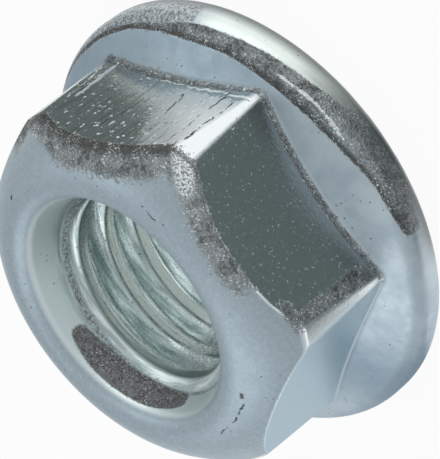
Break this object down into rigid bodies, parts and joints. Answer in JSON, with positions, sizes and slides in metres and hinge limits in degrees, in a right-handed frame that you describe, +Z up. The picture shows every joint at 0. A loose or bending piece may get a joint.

---

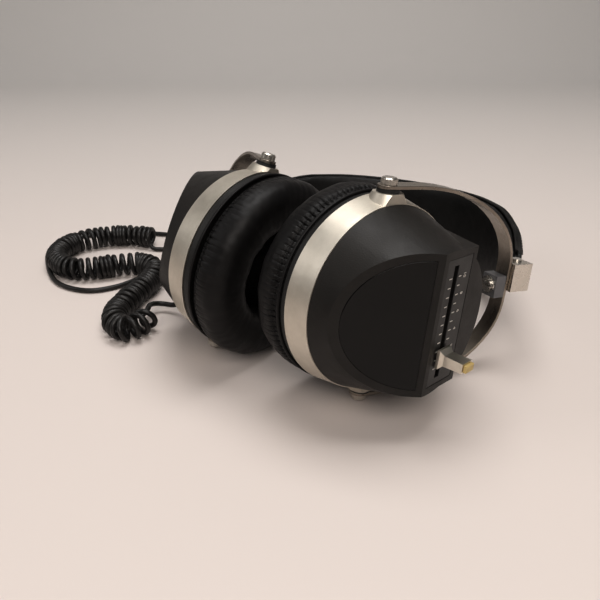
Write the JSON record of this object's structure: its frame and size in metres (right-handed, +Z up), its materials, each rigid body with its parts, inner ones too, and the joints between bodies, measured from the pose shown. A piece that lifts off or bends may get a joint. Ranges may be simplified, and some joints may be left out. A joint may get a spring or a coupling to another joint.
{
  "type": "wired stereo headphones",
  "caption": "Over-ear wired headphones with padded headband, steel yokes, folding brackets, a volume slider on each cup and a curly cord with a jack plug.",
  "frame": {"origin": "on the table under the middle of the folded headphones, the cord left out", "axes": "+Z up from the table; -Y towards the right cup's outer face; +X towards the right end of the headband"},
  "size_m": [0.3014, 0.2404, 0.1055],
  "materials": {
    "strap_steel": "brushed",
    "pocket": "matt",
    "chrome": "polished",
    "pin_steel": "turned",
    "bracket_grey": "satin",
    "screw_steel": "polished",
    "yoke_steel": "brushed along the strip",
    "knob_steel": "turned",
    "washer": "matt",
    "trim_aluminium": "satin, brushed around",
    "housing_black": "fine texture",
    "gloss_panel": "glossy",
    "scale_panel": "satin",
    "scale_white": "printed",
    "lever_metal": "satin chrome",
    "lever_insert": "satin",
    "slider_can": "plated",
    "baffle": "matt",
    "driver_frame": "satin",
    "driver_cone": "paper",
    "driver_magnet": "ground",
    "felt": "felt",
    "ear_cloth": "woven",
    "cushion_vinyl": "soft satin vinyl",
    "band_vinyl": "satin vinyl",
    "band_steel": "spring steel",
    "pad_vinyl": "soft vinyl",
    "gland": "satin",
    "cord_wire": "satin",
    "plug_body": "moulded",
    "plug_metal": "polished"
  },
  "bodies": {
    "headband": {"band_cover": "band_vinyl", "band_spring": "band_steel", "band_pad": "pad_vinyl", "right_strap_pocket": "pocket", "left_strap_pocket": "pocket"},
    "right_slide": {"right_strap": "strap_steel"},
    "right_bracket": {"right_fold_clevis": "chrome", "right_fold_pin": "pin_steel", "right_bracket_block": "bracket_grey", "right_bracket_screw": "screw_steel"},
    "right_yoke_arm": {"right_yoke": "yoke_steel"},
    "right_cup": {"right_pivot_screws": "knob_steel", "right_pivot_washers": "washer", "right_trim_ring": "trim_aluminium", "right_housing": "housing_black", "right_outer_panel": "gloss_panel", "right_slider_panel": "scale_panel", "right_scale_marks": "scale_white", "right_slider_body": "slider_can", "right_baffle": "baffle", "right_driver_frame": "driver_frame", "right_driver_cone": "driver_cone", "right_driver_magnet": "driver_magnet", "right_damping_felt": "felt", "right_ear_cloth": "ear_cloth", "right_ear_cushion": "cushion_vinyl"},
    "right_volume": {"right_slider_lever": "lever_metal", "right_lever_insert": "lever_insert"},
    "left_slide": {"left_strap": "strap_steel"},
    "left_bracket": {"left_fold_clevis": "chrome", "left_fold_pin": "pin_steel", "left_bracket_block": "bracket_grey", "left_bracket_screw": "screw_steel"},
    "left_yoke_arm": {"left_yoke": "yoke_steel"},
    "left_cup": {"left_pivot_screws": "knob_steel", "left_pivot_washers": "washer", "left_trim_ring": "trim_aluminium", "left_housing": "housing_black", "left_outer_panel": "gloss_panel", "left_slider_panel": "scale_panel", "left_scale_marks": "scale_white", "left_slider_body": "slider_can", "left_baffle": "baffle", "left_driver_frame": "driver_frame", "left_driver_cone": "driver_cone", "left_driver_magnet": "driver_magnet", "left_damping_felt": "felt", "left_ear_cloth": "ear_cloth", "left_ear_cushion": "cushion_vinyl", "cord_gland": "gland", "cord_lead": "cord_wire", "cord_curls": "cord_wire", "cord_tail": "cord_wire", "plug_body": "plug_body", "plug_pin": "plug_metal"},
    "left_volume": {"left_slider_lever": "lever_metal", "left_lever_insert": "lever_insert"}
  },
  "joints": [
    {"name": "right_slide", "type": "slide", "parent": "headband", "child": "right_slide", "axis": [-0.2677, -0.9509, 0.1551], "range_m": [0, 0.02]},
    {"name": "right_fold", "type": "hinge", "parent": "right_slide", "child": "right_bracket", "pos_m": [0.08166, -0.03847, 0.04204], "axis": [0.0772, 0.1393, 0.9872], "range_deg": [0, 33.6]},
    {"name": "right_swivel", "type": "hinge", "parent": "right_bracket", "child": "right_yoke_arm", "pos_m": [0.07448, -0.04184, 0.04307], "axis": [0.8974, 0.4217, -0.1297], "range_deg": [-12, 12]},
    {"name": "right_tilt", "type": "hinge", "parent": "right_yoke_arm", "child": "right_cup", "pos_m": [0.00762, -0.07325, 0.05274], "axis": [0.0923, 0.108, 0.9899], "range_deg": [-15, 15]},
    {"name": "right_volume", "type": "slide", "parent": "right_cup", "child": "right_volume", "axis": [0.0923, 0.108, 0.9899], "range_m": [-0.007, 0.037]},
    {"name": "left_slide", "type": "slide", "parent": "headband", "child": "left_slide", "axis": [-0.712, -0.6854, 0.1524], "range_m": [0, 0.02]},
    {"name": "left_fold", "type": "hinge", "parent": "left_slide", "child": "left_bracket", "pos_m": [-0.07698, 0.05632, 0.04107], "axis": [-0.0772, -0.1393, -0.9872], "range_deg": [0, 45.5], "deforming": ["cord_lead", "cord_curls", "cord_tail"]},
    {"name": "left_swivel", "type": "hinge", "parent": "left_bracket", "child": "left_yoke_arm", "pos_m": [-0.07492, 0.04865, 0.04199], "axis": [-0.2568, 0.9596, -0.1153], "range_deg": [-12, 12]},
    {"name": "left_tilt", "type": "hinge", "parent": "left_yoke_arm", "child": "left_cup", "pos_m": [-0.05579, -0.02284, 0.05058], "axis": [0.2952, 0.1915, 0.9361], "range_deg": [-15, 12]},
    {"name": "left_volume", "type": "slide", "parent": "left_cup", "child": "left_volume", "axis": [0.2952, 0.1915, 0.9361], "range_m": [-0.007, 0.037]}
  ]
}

==

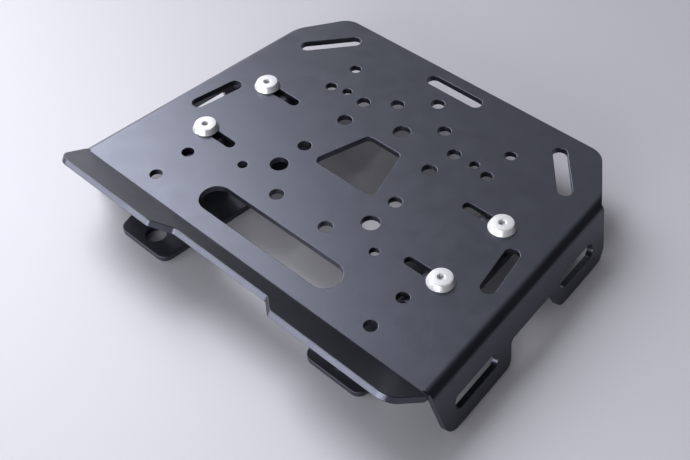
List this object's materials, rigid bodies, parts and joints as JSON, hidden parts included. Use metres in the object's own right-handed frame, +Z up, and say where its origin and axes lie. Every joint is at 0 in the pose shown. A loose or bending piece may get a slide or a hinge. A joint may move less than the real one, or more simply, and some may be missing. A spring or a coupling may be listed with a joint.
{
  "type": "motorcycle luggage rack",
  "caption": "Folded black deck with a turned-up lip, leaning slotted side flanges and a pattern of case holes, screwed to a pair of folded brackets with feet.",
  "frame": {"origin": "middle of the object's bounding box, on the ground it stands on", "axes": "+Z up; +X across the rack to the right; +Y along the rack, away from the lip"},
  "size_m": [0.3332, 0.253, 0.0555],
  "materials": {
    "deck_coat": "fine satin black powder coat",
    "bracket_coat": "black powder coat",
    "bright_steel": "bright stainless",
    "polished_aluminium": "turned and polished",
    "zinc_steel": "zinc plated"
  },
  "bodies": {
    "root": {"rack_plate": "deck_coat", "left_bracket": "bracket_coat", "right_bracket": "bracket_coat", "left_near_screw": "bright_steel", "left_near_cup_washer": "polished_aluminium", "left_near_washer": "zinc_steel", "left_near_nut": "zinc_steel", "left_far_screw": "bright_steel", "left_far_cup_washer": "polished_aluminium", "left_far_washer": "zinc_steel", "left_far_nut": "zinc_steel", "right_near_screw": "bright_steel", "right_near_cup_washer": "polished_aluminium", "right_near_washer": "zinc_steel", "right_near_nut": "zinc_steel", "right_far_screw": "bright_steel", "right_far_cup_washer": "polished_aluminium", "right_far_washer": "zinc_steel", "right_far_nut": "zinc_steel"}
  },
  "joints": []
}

* **Requirements**
Show every line from the listing above in which the string "materials" appears.

* **Completed task**
Write the JSON record of this object's structure: its frame and size in metres (right-handed, +Z up), its materials, each rigid body with its parts, inner ones too, and the joints between bodies, measured from the pose shown. A piece that lifts off or bends may get a joint. Ranges may be simplified, and some joints may be left out. A joint may get a spring or a coupling to another joint.
  "materials": {
List this object's materials, rigid bodies, parts and joints as JSON, hidden parts included. Use metres in the object's own right-handed frame, +Z up, and say where its origin and axes lie. Every joint is at 0 in the pose shown. A loose or bending piece may get a slide or a hinge. A joint may move less than the real one, or more simply, and some may be missing. A spring or a coupling may be listed with a joint.
  "materials": {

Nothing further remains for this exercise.